Frequently asked questions about the 2000 U.S. Presidential election

What was the 2000 U.S. Presidential election?

It was the November 7, 2000 contest between Republican George W. Bush and Democrat Al Gore, decided by a razor-thin disputed margin in Florida. After the Supreme Court halted the recount in Bush v. Gore, Bush won the Electoral College 271-266 even though Gore won the popular vote.

Did the Supreme Court pick the president in 2000?

Not literally, but its ruling decided the outcome. In Bush v. Gore the Court voted 5-4 to stop Florida's recount, which froze Bush's lead of a few hundred votes in place and gave him the state's electoral votes and the presidency.

How is the 2000 election different from Bush v.
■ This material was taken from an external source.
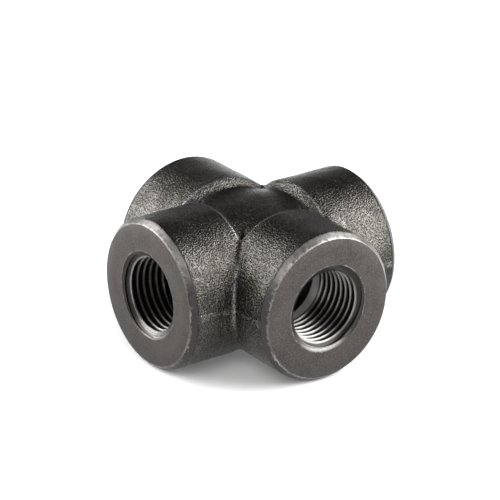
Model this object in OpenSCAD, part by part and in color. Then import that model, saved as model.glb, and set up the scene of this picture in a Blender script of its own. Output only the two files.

Gore?

The election is the political event, the nationwide vote between Bush and Gore. Bush v. Gore is the December 2000 Supreme Court case that ended the Florida recount and effectively resolved the election. On the exam, cite the case when a question involves the judiciary and the election when it involves political developments.

Why did Al Gore lose if he won the popular vote?

The presidency is decided by the Electoral College, not the popular vote. Bush won Florida by a few hundred votes, which gave him 271 electoral votes to Gore's 266, even though Gore won the national popular vote by roughly half a million.

Is the 2000 election on the APUSH exam?

Yes, it falls under Topic 9.6 (Challenges of the 21st Century) in Unit 9. It's most useful as evidence for learning objective APUSH 9.6.A, since it set up George W. Bush's presidency, the response to 9/11, and modern debates over elections and democratic institutions.